Observations made using NASA’s Hubble Space Telescope have revealed new, surprising clues about a gigantic star, surrounded by a massive 2 trillion-mile wide disc of gas, nearly 3,000 light-years from Earth. The star’s “weird” behavior and appearance have baffled the scientists so much that they have decided to name it “Nasty 1.”
Nasty 1 belongs to a category of stars known as the “Wolf-Rayet stars,” which are massive bodies that “live fast and die hard.” Given their rapid evolution, these stars lose their hydrogen-filled outer layers quickly, exposing the super-hot and extremely bright helium-burning core.
Although scientists are still not exactly sure how this process unfolds, one of the theories suggests that as these massive stars evolve, the outer hydrogen envelope, which is loosely bound, becomes vulnerable to gravitational stripping, possibly by a nearby companion star. This process can eventually lead to the stripped matter spilling out, creating a disk around the binary system.
“That’s what we think is happening in Nasty 1,” the study’s lead author Jon Mauerhan of the University of California, Berkeley, said in a statement. “We think there is a Wolf-Rayet star buried inside the nebula, and we think the nebula is being created by this mass-transfer process.

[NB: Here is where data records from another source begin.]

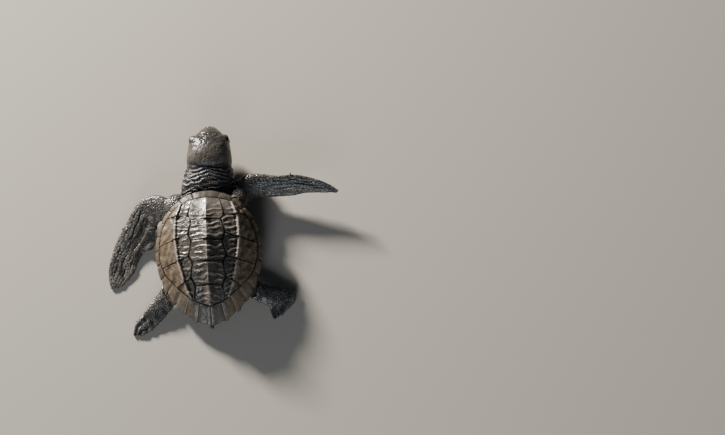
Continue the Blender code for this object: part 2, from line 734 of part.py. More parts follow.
def limbs(cutters, front_cutters):
    left = flipper("arm_front_left", FRONT_LEFT, front_cutters)
    part_at(left, ARM_CUT, "flipper_front_left")
    right = flipper("arm_front_right", FRONT_RIGHT, front_cutters)
    part_at(right, ARM_CUT_RIGHT, "flipper_front_right")
    finish(flipper("flipper_hind_left", HIND_LEFT, cutters), SKIN, 0.5)
    finish(flipper("flipper_hind_right", HIND_RIGHT, cutters), SKIN, 0.5)
    claw("claw_front_left", FRONT_LEFT, 0.60)
    claw("claw_front_right", FRONT_RIGHT, 0.60)
    claw("claw_hind_left", HIND_LEFT, 0.66)
    claw("claw_hind_right", HIND_RIGHT, 0.56)


# ================= all of it =================
def build():
    side_rows(middle_row())
    ring()
    finish(trunk("trunk", 0.0), SKIN, 0.6)
    finish(plastron("plastron", 0.0), PALE, 0.5)
    cutters = [trunk("trunk_room", GAP, tools), plastron("plastron_room", GAP, tools)]
    cutters.append(cap("shell_room", 1.04, 0.3, RIM + GAP + 0.1, tools))
    head_and_beak()
    neck(cutters)
    tail(cutters)
    beside = loft("neck_room", rings_from(NECK_SECTIONS, 2, 20, GAP), tools)
    limbs(cutters, cutters + [beside])
    for obj in tools.objects:
        obj.hide_render = True
        obj.display_type = "WIRE"


build()
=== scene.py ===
# %% [markdown]
# # A loggerhead turtle hatchling
# The solids of the animal are made and fixed: plates of the shell, head, neck, flippers. This
# lesson dresses them. Each horn plate gets a worked surface of its own, and one skin covers the
# flesh, so no joint shows between head, neck and limbs. All of it could be sculpted by hand;
# here short functions do the work, so every run gives the same animal. Lengths inside the
# helpers are in millimetres, because the whole animal is only 80 mm across. Each piece goes back
# to metres when it is closed.

# %% Start
import bpy
import bmesh
import math
import time
import numpy as np
from mathutils import Matrix, Vector, kdtree
from types import SimpleNamespace


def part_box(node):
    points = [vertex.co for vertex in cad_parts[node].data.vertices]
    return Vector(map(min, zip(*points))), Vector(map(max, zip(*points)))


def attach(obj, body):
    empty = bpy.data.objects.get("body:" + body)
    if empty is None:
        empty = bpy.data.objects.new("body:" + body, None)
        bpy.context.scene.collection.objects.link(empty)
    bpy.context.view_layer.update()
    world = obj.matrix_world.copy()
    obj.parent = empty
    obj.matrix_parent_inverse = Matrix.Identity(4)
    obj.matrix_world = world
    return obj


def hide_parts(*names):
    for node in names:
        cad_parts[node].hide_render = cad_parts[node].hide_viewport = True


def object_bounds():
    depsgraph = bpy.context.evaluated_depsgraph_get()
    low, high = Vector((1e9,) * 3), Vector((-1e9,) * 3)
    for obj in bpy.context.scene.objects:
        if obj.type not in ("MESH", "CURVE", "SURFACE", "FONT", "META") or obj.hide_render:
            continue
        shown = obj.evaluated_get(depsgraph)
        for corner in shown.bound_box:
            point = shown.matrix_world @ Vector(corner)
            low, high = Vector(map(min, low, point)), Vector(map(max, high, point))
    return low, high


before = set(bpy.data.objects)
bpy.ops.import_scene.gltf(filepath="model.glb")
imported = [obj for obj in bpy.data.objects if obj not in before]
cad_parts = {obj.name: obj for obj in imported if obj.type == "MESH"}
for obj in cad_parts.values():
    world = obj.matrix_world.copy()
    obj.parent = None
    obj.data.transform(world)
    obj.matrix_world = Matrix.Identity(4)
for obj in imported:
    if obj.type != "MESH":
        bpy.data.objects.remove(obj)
CAD_BOX = [list(corner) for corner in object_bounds()]
MM = 0.001
STARTED = time.time()
print("solids:", len(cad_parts), "box:", CAD_BOX)

# %% [markdown]
# ## Working copies
# A solid arrives as loose triangles. Its copy is merged, its triangles are paired back into
# four-sided faces, and it is scaled to millimetres. The triangles could be subdivided as they
# are, but they turn lumpy, while four-sided faces give smooth, even forms.

# %% Copying a solid
WELD = 0.001


def alone(obj):
    """Selects one object only, and makes it the active one."""
    bpy.ops.object.select_all(action="DESELECT")
    obj.select_set(True)
    bpy.context.view_layer.objects.active = obj


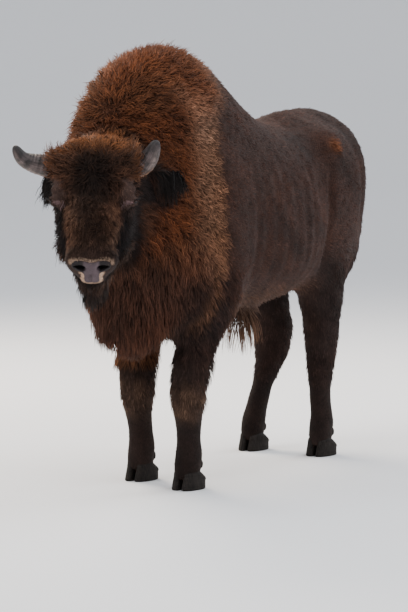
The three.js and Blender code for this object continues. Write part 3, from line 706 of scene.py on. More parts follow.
def shape_trunk(points, normals, part):
    """Ribs, the hip bone's folds, the flank's hollow and creases where limbs meet the body."""
    x, y, z = points.T
    flank = part["trunk"] * ramp(y, -0.25, -0.10) * ramp(y, 0.62, 0.40) * band(z, 0.82, 1.32, 0.10)
    ribs = np.cos((y + 0.25 * (z - 1.0) ** 2 - 0.06 * (z - 1.0)) / 0.085 * 2 * math.pi) * 0.0028 * flank
    ribs = ribs * (0.7 + 0.5 * ripple(points * [1, 1, 0.4], 0.22, 16))
    hollow = 0.016 * np.exp(-(((y - 0.52) / 0.09) ** 2 + ((z - 1.20) / 0.10) ** 2))
    fold_y = 0.615 - 0.07 * ramp(z, 1.30, 0.85)
    fold = 0.017 * hump(y, fold_y, 0.022) * band(z, 0.84, 1.26, 0.08)
    back_fold = 0.010 * hump(y - 0.93, 0.10 * (1.2 - z), 0.026) * band(z, 0.95, 1.30, 0.10)
    haunch = 0.018 * part["trunk"] * ramp(y, 0.72, 0.98) * ramp(z, 1.02, 1.28)
    spine = 0.008 * hump(x, 0, 0.035) * band(y, 0.05, 0.95, 0.10) * ramp(z, 1.35, 1.42)
    return points + normals * (ribs - (hollow + fold + back_fold) * part["trunk"] + spine + haunch)[:, None]


FETLOCK_DROP = 0.020  # how far the skin reaches down into the hoofs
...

So this type of sloppy stellar cannibalism actually makes Nasty 1 a rather fitting nickname.”
The name Nasty 1 is a play on the star's catalog name, "NaSt1," which is derived from the first two letters of the last names of each of the two astronomers who discovered it in 1963 -- Jason Nassau and Charles Stephenson.
Based on current estimates, the nebula surrounding the stars is believed to be just a few thousand years old.
Despite this star system’s relative proximity to Earth, scientists have found it extremely hard to observe it because it’s so heavily cloaked in gas and dust. However, once the Wolf-Rayet star runs out of material and the “stellar cannibalism” winds down, scientists expect the view to be much clearer.
“The future could be full of all kinds of exotic possibilities depending on whether it blows up or how long the mass transfer occurs, and how long it lives after the mass transfer ceases,” Mauerhan said in the statement. “What evolutionary path the star will take is uncertain, but it will definitely not be boring.”